I never compare the most recent month’s actual P&L to the last forecast, except to decide whether to update the forecast assumptions. I forget previous forecasts as soon as I’ve done a new one.

I don’t use variances to judge performance good or bad, right or wrong. All my forecasts are wrong! Every. Single. One! Right or wrong doesn’t matter. And I am never satisfied with performance – even on the rare occasions it might exceed a forecast.

The question is always how to improve, not whether we’ve met our forecast or not. Am I learning lessons to enable us to change and improve, and therefore grow and perform better?

The lessons for Finance are a) ditch traditional budgeting as soon as possible, and b) the most interesting questions are those that inform how to improve future performance.

Summary

I hope those few lessons have given you a chance to look at your role in Finance from a different perspective.

The final thing I’d say is that I know that businesses get more complicated as they get bigger. So, I’m not saying that it’s best to run a big business in the same way as I run my micro-business. I just find it interesting if you start at one end of the spectrum and extrapolate the principles.

Then you can see what changes as the business gets bigger. What do we have to introduce (e.g. resource allocation, expenditure approvals, payment runs, etc) at various stages as the business gets bigger? That observation can then tell us the purpose of those things.

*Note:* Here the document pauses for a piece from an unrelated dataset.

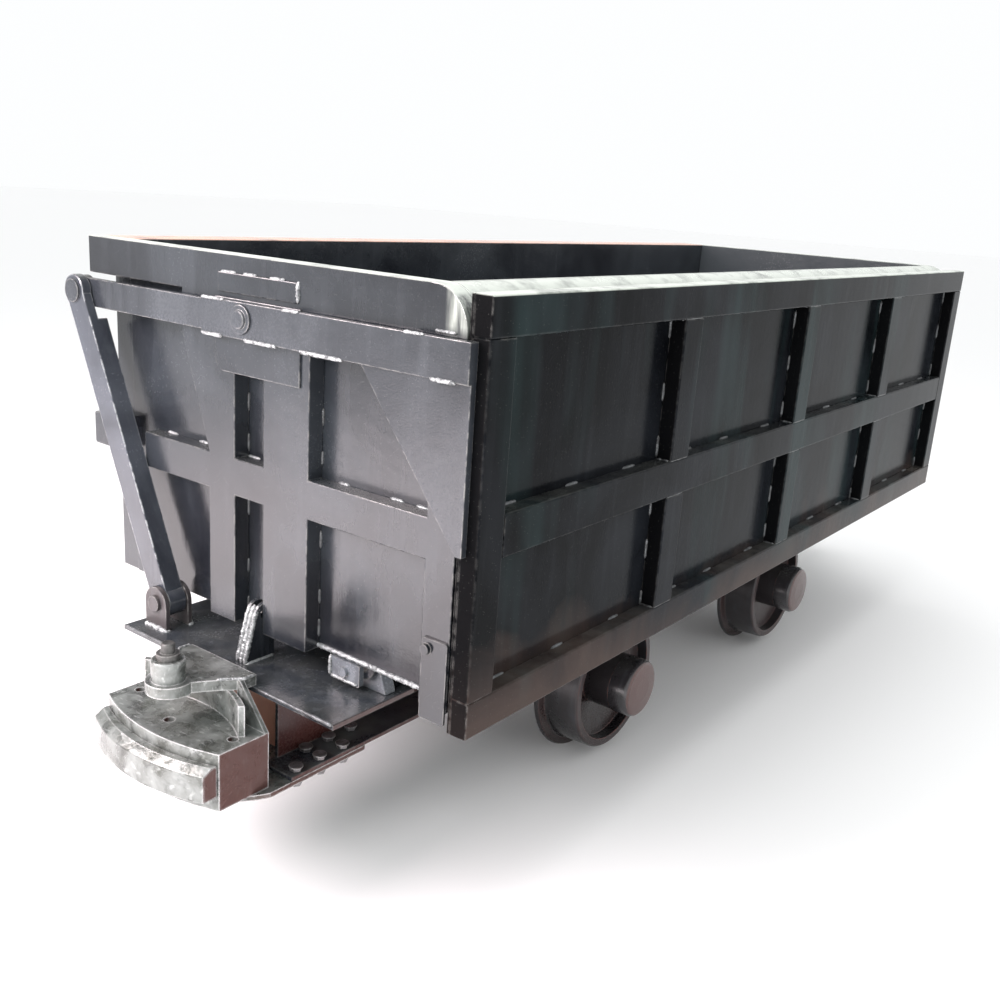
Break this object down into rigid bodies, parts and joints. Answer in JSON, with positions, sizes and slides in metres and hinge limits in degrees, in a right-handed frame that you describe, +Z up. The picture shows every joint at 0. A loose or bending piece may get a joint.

I’m sure there are many more lessons we could draw out.

So, if you want to improve your business acumen as a Finance professional, as a CFO or a Finance business partner, just try setting up your own business. Even just try buying and selling things on eBay! Even just consider doing that, and observe the way your brain reacts!

Fascinating! Well, I’ll leave you with those thoughts. Let me know if they spark any others for yourself!